Y así tampoco nos resultó difícil entender la propuesta de las periferias existenciales, cuya mística no está muy alejada de la exigente y atrevida propuesta de las comunidades de barrio del seminario, experiencia junto a la de la formación personalizada y comunitaria, que siempre agradeceré de mis años de seminarista. Por cierto, pocos saben que el proyecto del seminario de Madrid diseñado por Martín Velasco fue uno de los puntos de referencia principales de la propuesta de renovación de la formación sacerdotal de la exhortación apostólica Pastores Dabo Vobis (1992) de san Juan Pablo II.

Tuve de nuevo la suerte, es decir, la gracia, de reencontrarme habitualmente con Juan de Dios estos últimos años en el claustro de profesores del Instituto de Pastoral de la Universidad Pontificia de Salamanca en Madrid.
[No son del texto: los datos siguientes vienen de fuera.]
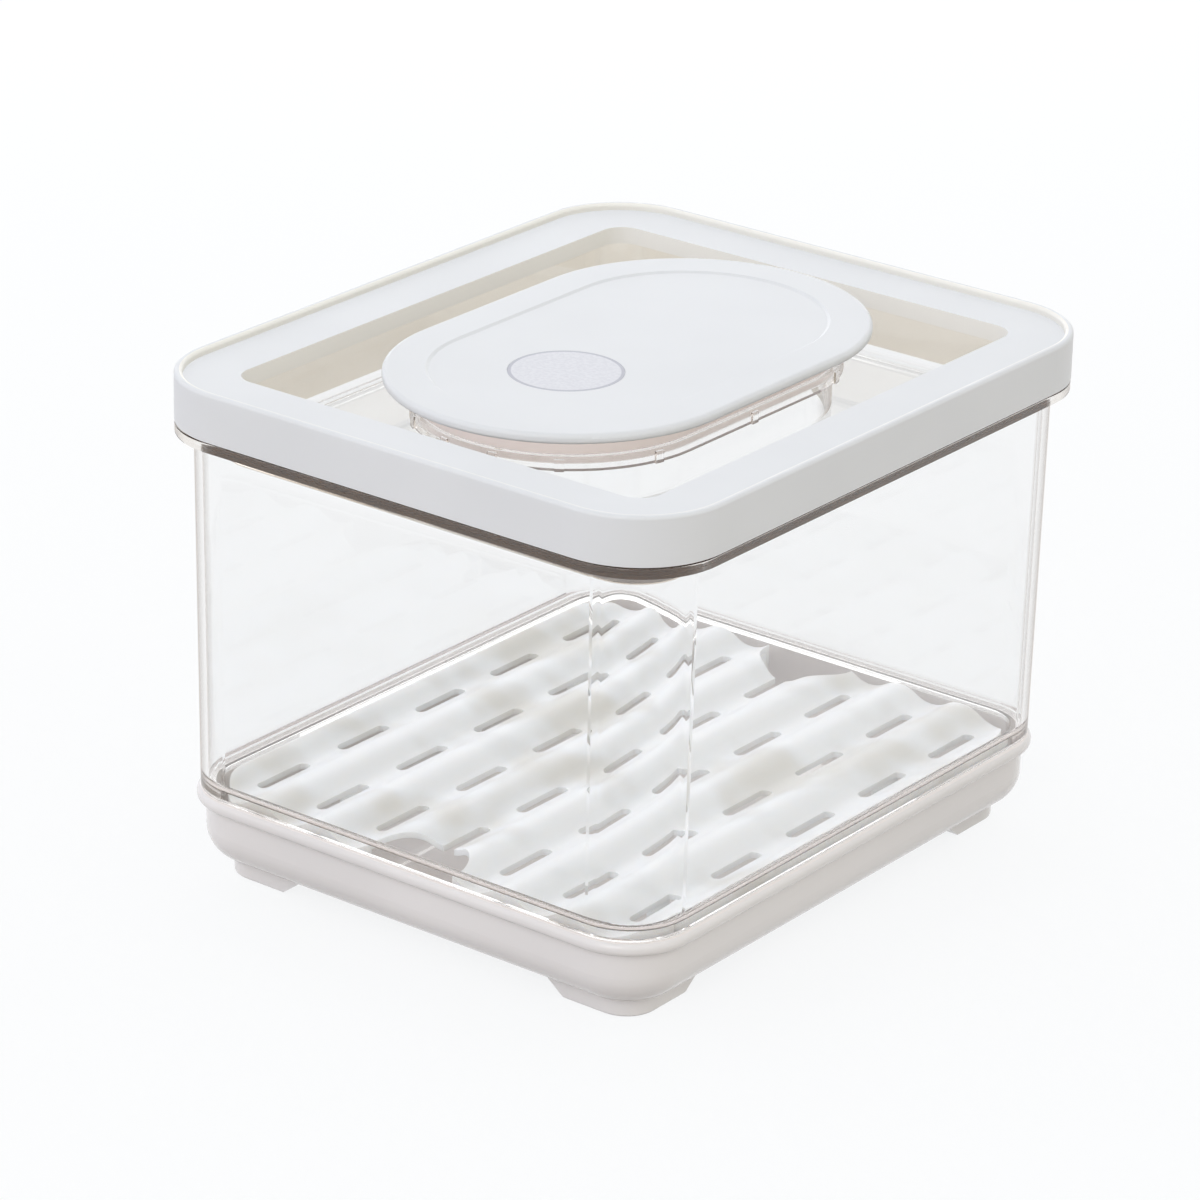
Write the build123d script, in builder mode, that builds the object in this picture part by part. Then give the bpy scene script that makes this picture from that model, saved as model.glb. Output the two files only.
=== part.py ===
import os
from math import atan2, degrees, radians, sqrt, tan

from build123d import *

# A fridge storage bin: white base tray, clear bin, corrugated strainer, framed clear lid, access hatch.
# The origin is the centre of the footprint, on the plane that the feet stand on. X is the width, Y the
# depth, and the photographed front corner is at +X, -Y. Sizes are in millimetres, angles in degrees.

# Clear bin
bin_width = 167.2  # outside, just under the flange
bin_depth = 198.4
bin_corner_radius = 20.0
bin_wall = 2.2
bin_floor = 2.2
bin_draft = 0.62  # the wall opens upwards
bin_wall_height = 106.3  # from the tray's rim to the underside of the flange
flange_reach = 5.2
flange_thickness = 3.0
bin_rim_height = 5.5  # upstand above the flange, inside the lid's band

# Base tray
foot_height = 5.0
tray_height = 21.6  # from the tray's underside to its rim
tray_wall = 2.2
tray_floor = 2.2
tray_bottom_radius = 10.0
bead_proud = 1.1  # the rim bead beyond the bin's wall
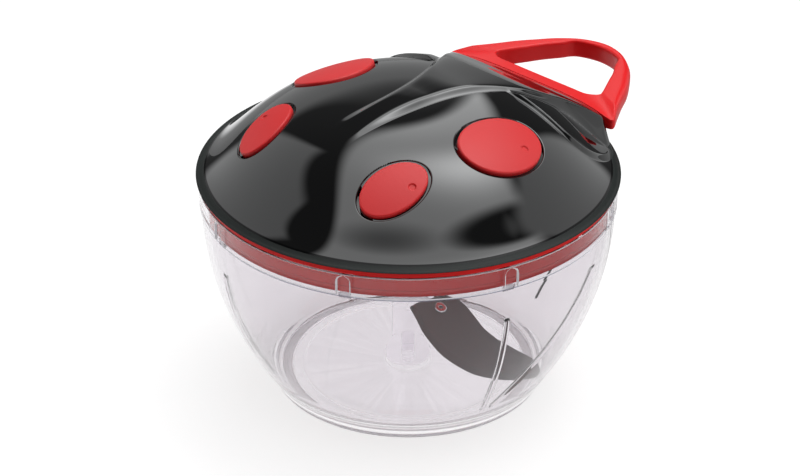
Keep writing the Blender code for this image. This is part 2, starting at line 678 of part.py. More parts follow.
def makeTopShell(lid):
    shell = place("top_shell", domeSolid(DOME_RADIUS, SHELL_EDGE, 0.0, 13, 56, LIP_WIDTH), BLACK_GLOSS, lid)
    postBottom = PLATE_TOP + CLEAR
    posts = []
    for x, y in screwPosts():
        posts.append(tool(cylinder(POST_RADIUS, postBottom, DOME_BASE + 4.0 * MM, 12), Matrix.Translation((x, y, 0.0))))
    combine(shell, posts, "UNION")
    inner = DOME_RADIUS - SHELL_WALL
    hollow = tool(domeSolid(inner, SHELL_EDGE - 3.0 * SHELL_WALL, SHELL_WALL, 6, 32))
    size = 3.0 * SHELL_RADIUS
    wallCut = tool(boxMesh((-size, TAIL_Y - SHELL_WALL, 0.0), (size, size, size)))
    keep = [wallCut]
    for name, frame, half in spots():
        keep.append(tool(oval(half, SPOT_GAP + SPOT_RIM, -SPOT_DEPTH - SPOT_FLOOR, DOME_RISE, 20), frame))
    for x, y in screwPosts():
        keep.append(tool(cylinder(POST_RADIUS, 0.0, size, 12), Matrix.Translation((x, y, 0.0))))
    combine(hollow, keep)
    combine(shell, [hollow])
    cuts = [tool(boxMesh((-size, TAIL_Y, SHELF_TOP), (size, size, size)))]
    for name, frame, half in spots():
        cuts.append(tool(oval(half, SPOT_GAP, -SPOT_DEPTH, DOME_RISE, 24), frame))
        cuts.append(tool(cylinder(PEG_RADIUS + CLEAR, -DOME_RISE, MM, 10), frame))
    for x, y in screwPosts():
        cuts.append(tool(cylinder(SCREW_HOLE, 0.0, PLATE_TOP + SCREW_BITE + MM, 12), Matrix.Translation((x, y, 0.0))))
    cuts.append(tool(cylinder(GUIDE_BORE, -2.0 * SHELL_WALL, 2.0 * SHELL_WALL, 16), alongY(TAIL_Y, CORD_Z)))
    combine(shell, cuts)
    smooth(shell, 25.0)


def padMesh(frame, half):
    # A peg, a flat underside and a top that follows the dome at the same height all over.
    bottom = -SPOT_DEPTH + CLEAR
    foot = bottom - SPOT_FLOOR - CLEAR
    rows = [(PEG_RADIUS, PEG_RADIUS, foot, None), (PEG_RADIUS, PEG_RADIUS, bottom, None)]
    rows += [(half[0], half[1], bottom, None), (half[0], half[1], None, SPOT_PROUD - SPOT_EDGE)]
    for inset, share in ((SPOT_EDGE, 1.0), (0.0, 0.66), (0.0, 0.33)):
        rows.append((half[0] * share - inset, half[1] * share - inset, None, SPOT_PROUD))
    segments = 24
    points = []
    for wide, long, flat, proud in rows:
        for i in range(segments):
            step = 2.0 * math.pi * i / segments
            spot = frame @ Vector((wide * math.cos(step), long * math.sin(step), flat or 0.0))
            if flat is None:
                spot.z = DOME_BASE + float(shellRise(spot.x, spot.y)) + proud
            points.append(spot)
    middle = frame @ Vector((0.0, 0.0, 0.0))
    middle.z = DOME_BASE + float(shellRise(middle.x, middle.y)) + SPOT_PROUD
    points.append(middle)
    faces = [list(range(segments))[::-1]]
    for j in range(len(rows) - 1):
        for i in range(segments):
            k = (i + 1) % segments
            a = j * segments
            b = a + segments
            faces.append([a + i, a + k, b + k, b + i])
    last = (len(rows) - 1) * segments
    for i in range(segments):
        faces.append([last + i, last + (i + 1) % segments, len(points) - 1])
    return meshFrom("pad", points, faces)


def makeSpotPads(lid):
    for name, frame, half in spots():
        pad = place(name, padMesh(frame, half), RED_SOFT, lid)
        turn = math.radians(DIMPLE_TURN)
        outward = math.copysign(half[0], frame.translation.x)
        out = Vector((outward * math.cos(turn), half[1] * math.sin(turn), 0.0)) * DIMPLE_OUT
        spot = frame @ out
        lift = DOME_BASE + float(shellRise(spot.x, spot.y)) + SPOT_PROUD - spot.z
        dimple = cylinder(DIMPLE_RADIUS, lift - DIMPLE_DEPTH, lift + 3.0 * MM, 10)
        combine(pad, [tool(dimple, frame @ Matrix.Translation(out))])
        smooth(pad)


def makeLidBase(lid):
    wallInner = SKIRT_RADIUS - LID_WALL
    sealIn = SKIRT_RADIUS - SEAL_WIDTH
    sealTop = SEAL_BOTTOM + SEAL_HEIGHT
    profile = [(BOSS_BORE, PLATE_BOTTOM), (SKIRT_RADIUS - SKIRT_WALL, PLATE_BOTTOM)]
    profile += [(SKIRT_RADIUS - SKIRT_WALL, SKIRT_BOTTOM), (sealIn - CLEAR, SKIRT_BOTTOM)]
    profile += [(sealIn - CLEAR, sealTop + CLEAR), (SKIRT_RADIUS, sealTop + CLEAR)]
    profile += [(SKIRT_RADIUS, RING_BOTTOM), (RED_RING_RADIUS, RING_BOTTOM), (RED_RING_RADIUS, RING_TOP)]
    profile += [(wallInner, RING_TOP), (wallInner, PLATE_TOP), (BOSS_BORE + BOSS_WALL, PLATE_TOP)]
    profile += [(BOSS_BORE + BOSS_WALL, BASE_BOSS_TOP), (BOSS_BORE, BASE_BOSS_TOP)]
    base = place("lid_base", turned(profile, SEGMENTS), RED_GLOSS, lid)
    posts = []
    for x, y in coverPosts():
        post = cylinder(COVER_POST_RADIUS, PLATE_BOTTOM + 0.5 * PLATE_THICK, COVER_BOTTOM - CLEAR, 12)
        posts.append(tool(post, Matrix.Translation((x, y, 0.0))))
    combine(base, posts, "UNION")
    holes = []
    for x, y in coverPosts():
        hole = cylinder(SCREW_HOLE, COVER_TOP - SCREW_BITE - MM, COVER_TOP, 12)
        holes.append(tool(hole, Matrix.Translation((x, y, 0.0))))
    for x, y in screwPosts():
        holes.append(tool(cylinder(SCREW_HOLE, 0.0, PLATE_TOP + MM, 12), Matrix.Translation((x, y, 0.0))))
    combine(base, holes)
    smooth(base)
    seal = [(sealIn, SEAL_BOTTOM), (SKIRT_RADIUS, SEAL_BOTTOM), (SKIRT_RADIUS, sealTop), (sealIn, sealTop)]
    smooth(place("lid_seal", turned(seal, SEGMENTS), RED_SOFT, lid))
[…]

Volví a encontrar en él el criterio más sosegado, la convicción firme y la flexibilidad unidas, la profundidad en los análisis y el discernimiento para aplicar sus conclusiones con prudencia. Pero sobre todo volví a encontrar al sacerdote amigo, sin poder dejar de mirarlo como a un maestro, pero envuelto en esa amabilidad sencilla y sincera que prodigaba espontáneamente, y que me hacía sentirme querido, valorado y respetado, por muy evidente que fuese la diferencia entre el maestro con tanta vida acumulada en forma de sabiduría, y el díscolo e ignorante discípulo.